**SHORT TASK:** Count how many lines hold the string "code". Answer with that number and nothing more.
::: TASK DATA
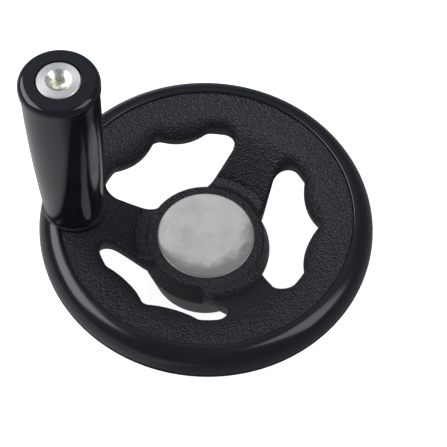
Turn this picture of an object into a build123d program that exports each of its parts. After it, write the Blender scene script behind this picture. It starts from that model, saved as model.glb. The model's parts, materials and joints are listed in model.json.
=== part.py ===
"""A moulded three-spoke machine handwheel with a finger ripple and a revolving handle.

The wheel turns about Z and stands on its hub's back at Z = 0. The handle stands up along
+Z over the spoke that points to -X. All sizes are in millimetres. The functions work from
the rim's middle plane, and main() lifts what they make on to the floor.
"""
from build123d import *
import os
from math import cos, radians, sin

# Rim and web
wheel_diameter = 125.0
rim_round = 7.2              # radial depth of the rim's half-round
rim_front = 8.5              # from the middle plane up to the rim's crest
rim_back = 7.5               # from the middle plane down to the rim's back
bead_width = 1.0             # from the crest in to the step
bead_step = 0.9              # from the glossy bead down to the grained web
bead_edge_radius = 0.35
web_width = 12.4             # from the step in to the ripple's notches
web_fall = 1.9               # how far the web drops from the step to the knee
knee_weight = 6.0            # a higher weight makes the bend into the spokes tighter
heel_rise = 1.6              # how far the back has risen where it meets the spokes
heel_weight = 3.0

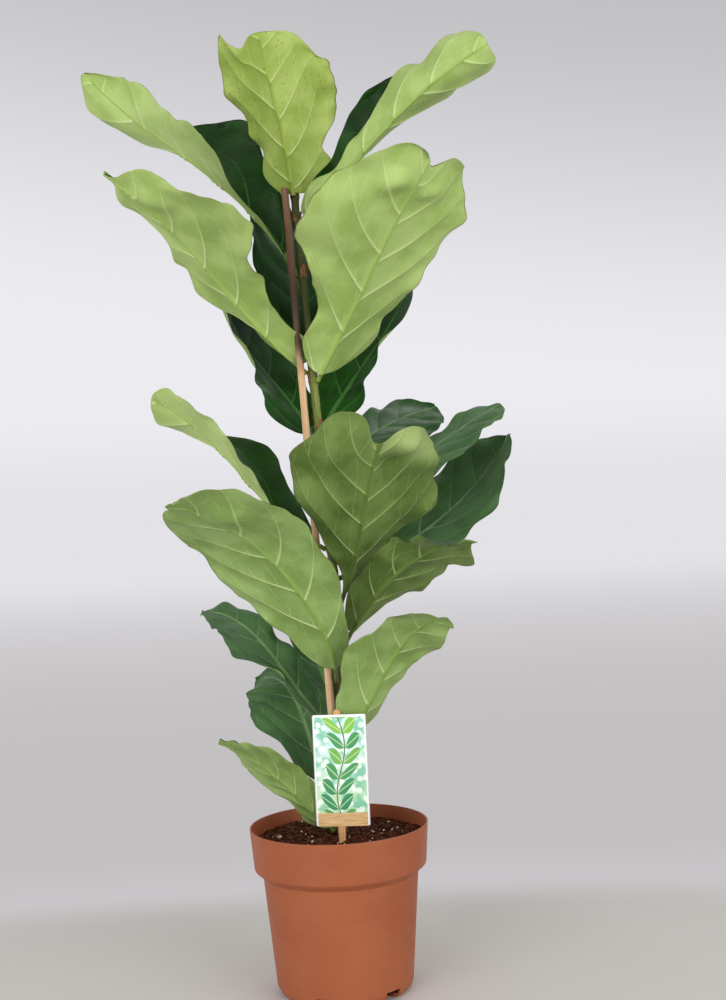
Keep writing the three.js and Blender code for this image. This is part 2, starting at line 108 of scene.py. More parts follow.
LEAVES = (
    leaf("leaf_01_low_left", 164, 10, 145, (-170, -165, -170), (45, 55, 25), (35, 50, 15),
         (5, 10, 0), (5, 5), (15, 25, 30, 35, 35), (25, 20, 30, 45, 30),
         wave=1, ripple=0.015, tip=((0, 12, 6),)),
    leaf("leaf_02_low_back", 202, 20, 180, (145, 90, 145), (50, 85, -25), (-5, -15, -25),
         (10, 5, -5), (5, 10), (20, 35, 55, 50, 40), (20, 20, 35, 45, 35), upper="dusty"),
    leaf("leaf_03_left", 274, 15, 205, (155, 135, 145), (40, 70, -5), (5, -20, -20),
         (15, 10, 5), (10, -5), (20, 15, 45, 45, 25), (20, 25, 25, 25, 25),
         upper="dusty", wave=4),
    leaf("leaf_04_right_front", 258, 15, 225, (-30, -60, -55), (45, 75, -10), (-20, -30, -25),
         (15, 0, -15), (0, 0), (15, 20, 25, 35, 20), (20, 40, 50, 35, 40), tip=((0, 11, -13),)),
    leaf("leaf_05_back", 302, 20, 150, (115, 110, 100), (50, 35, 20), (0, 10, 20),
         (10, 5, 0), (10, 5), (20, 20, 30, 40, 30), (20, 20, 30, 40, 30)),
    leaf("leaf_06_left_front", 324, 25, 300, (-85, -155, -135), (45, 60, 10), (15, 25, 10),
         (5, 0, 0), (10, 5), (15, 30, 50, 65, 70), (20, 45, 70, 75, 50),
         tip=((-4, 10, -6), (26, 13, -13)), lobes=((1, 0.84, 0.09, 8),),
         dents=((0.82, -0.3, 22, 11), (0.55, -0.5, 30, -4))),
    leaf("leaf_07_right_wavy", 358, 25, 215, (-30, -55, -50), (60, 30, 0), (-35, -50, 5),
         (30, 15, -15), (10, 10), (10, 35, 50, 50, 25), (15, 30, 30, 40, 40),
         under="olive", wave=5, ripple=0.07, tip=((0, 13, -18),)),
    leaf("leaf_08_front", 404, 20, 235, (-55, -90, -70), (55, 50, 30), (10, 0, -10),
         (0, 0, 25), (10, 5), (30, 45, 80, 75, 65), (5, 30, 60, 80, 70),
         under="olive", wave=4, ripple=0.03,
         tip=((3, 12, -22), (36, 22, 8), (68, 16, -16), (-64, 14, -12)),
         dents=((0.9, -0.5, 20, 15), (0.74, -0.3, 14, -7), (0.8, 0.5, 26, 7)),
         # the paler tints on the right lobe are painted light on its sunlit crest
         tints=((0.92, -0.55, 26, 0.85), (0.78, -0.85, 16, 0.6))),
    leaf("leaf_09_right_back", 434, 30, 245, (20, 35, 30), (20, 25, 55), (20, 20, -10),
         (0, -10, 25), (15, -5), (25, 30, 50, 60, 55), (25, 45, 65, 60, 50), upper="dusty"),
    leaf("leaf_10_right_pointed", 468, 30, 235, (35, 30, 15), (45, 35, 25), (5, 5, 10),
         (10, -15, 0), (5, 0), (20, 25, 40, 40, 35), (20, 40, 55, 55, 40), upper="dusty"),
    leaf("leaf_11_left_trough", 466, 20, 230, (-185, -180, -180), (30, 75, 25), (-10, -10, 60),
         (30, 10, -25), (0, 80), (20, 25, 45, 50, 40), (15, 35, 65, 70, 60),
         under="young", upper="deep", tints=((0.6, 0.3, 80, 0.35),)),
    leaf("leaf_12_back_right", 530, 30, 210, (80, 40, 40), (35, 25, 10), (0, 10, 25),
         (10, -5, -10), (10, 0), (20, 25, 45, 45, 50), (25, 30, 45, 50, 40)),
    leaf("leaf_13_left_dark", 584, 10, 230, (135, 150, 150), (55, 30, 80), (-15, 5, 10),
         (5, 20, 20), (10, 15), (40, 45, 35, 60, 50), (25, 30, 55, 65, 50), upper="deep"),
    leaf("leaf_14_right_dark", 596, 10, 235, (45, 35, 25), (50, 40, 70), (20, 10, -10),
         (5, 20, 15), (15, 5), (25, 35, 45, 60, 45), (30, 25, 15, 55, 40), upper="deep"),
    leaf("leaf_15_right_large", 646, 10, 285, (-45, -70, -55), (50, 35, 35), (-15, 10, -5),
         (25, -15, 15), (5, 10), (40, 55, 65, 80, 75), (25, 35, 65, 100, 75),
         under="young", wave=4, ripple=0.04, tip=((-10, 12, -15), (24, 20, 8)),
         dents=((0.87, 0.32, 15, 10), (0.86, -0.36, 14, 8), (0.5, 0.55, 24, -4))),
    leaf("leaf_16_left_front", 655, 20, 270, (-180, -105, -150), (45, 45, 30), (45, -25, 5),
         (45, -25, 15), (0, 15), (15, 35, 60, 105, 70), (20, 40, 50, 30, 60),
         under="young", upper="deep", wave=4, ripple=0.05, ears=(32, 12), tip=((2, 5, 12),),
         lobes=((-1, 0.05, 0.05, 14),), dents=((0.86, -0.3, 16, 7), (0.6, -0.5, 22, -5)),
         tints=((0.03, -0.9, 9, -0.7),)),
    leaf("leaf_17_back", 676, 15, 220, (90, 130, 135), (70, 50, 70), (-5, -5, 30),
         (10, 0, 5), (5, 5), (35, 50, 55, 55, 40), (30, 35, 35, 40, 45), upper="deep"),
    leaf("leaf_18_top_left", 758, 30, 285, (-180, -185, -180), (70, 20, 50), (-30, -15, 80),
         (25, 20, -20), (0, 105), (20, 20, 70, 45, 40), (20, 55, 100, 95, 60),
         under="young", upper="deep", ripple=0.05, tip=((3, 9, 8), (-28, 14, -14)),
         tints=((0.6, 0.3, 70, 0.25),)),
    leaf("leaf_19_top_right", 816, 10, 270, (-40, -50, -25), (30, 35, 20), (-5, -30, -80),
         (30, 70, 0), (115, 65), (25, 40, 90, 85, 55), (20, 15, 40, 60, 50),
         under="young", upper="deep", wave=4, ripple=0.06, tip=((-40, 16, 8),),
         lobes=((-1, 0.6, 0.08, 18),)),
    leaf("leaf_20_top_front", 845, 5, 165, (-100, -120, -105), (75, 50, 65), (0, -5, 5),
         (10, 10, 0), (10, 10), (35, 40, 60, 70, 70), (25, 35, 45, 55, 55),
         under="freckled", pairs=4, ripple=0.03,
         tip=((24, 9, -11), (46, 7, 26), (-68, 20, -34)), lobes=((-1, 0.85, 0.12, -10),)),
)

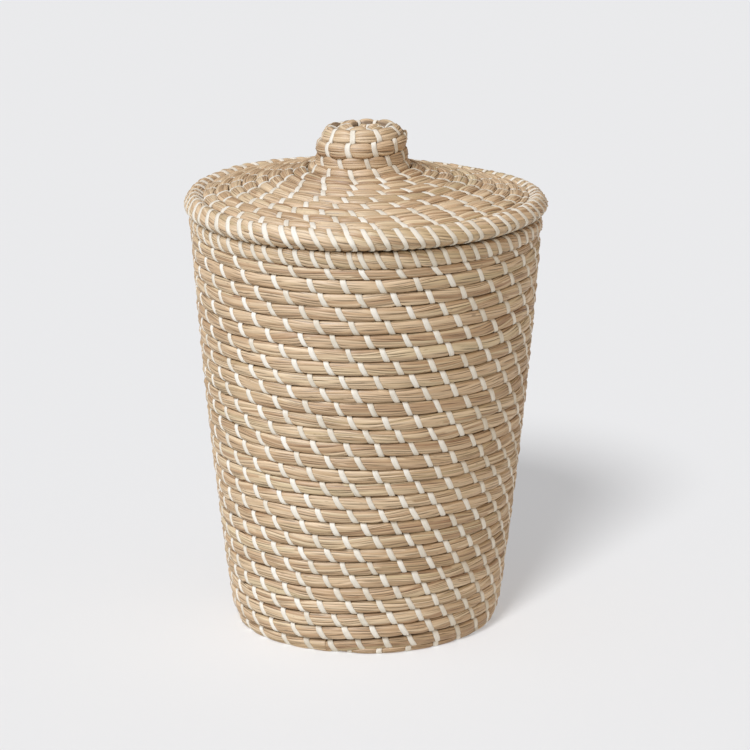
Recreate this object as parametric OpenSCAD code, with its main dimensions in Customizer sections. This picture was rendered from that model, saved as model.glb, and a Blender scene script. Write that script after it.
::::::
**TASK RESPONSE:** 2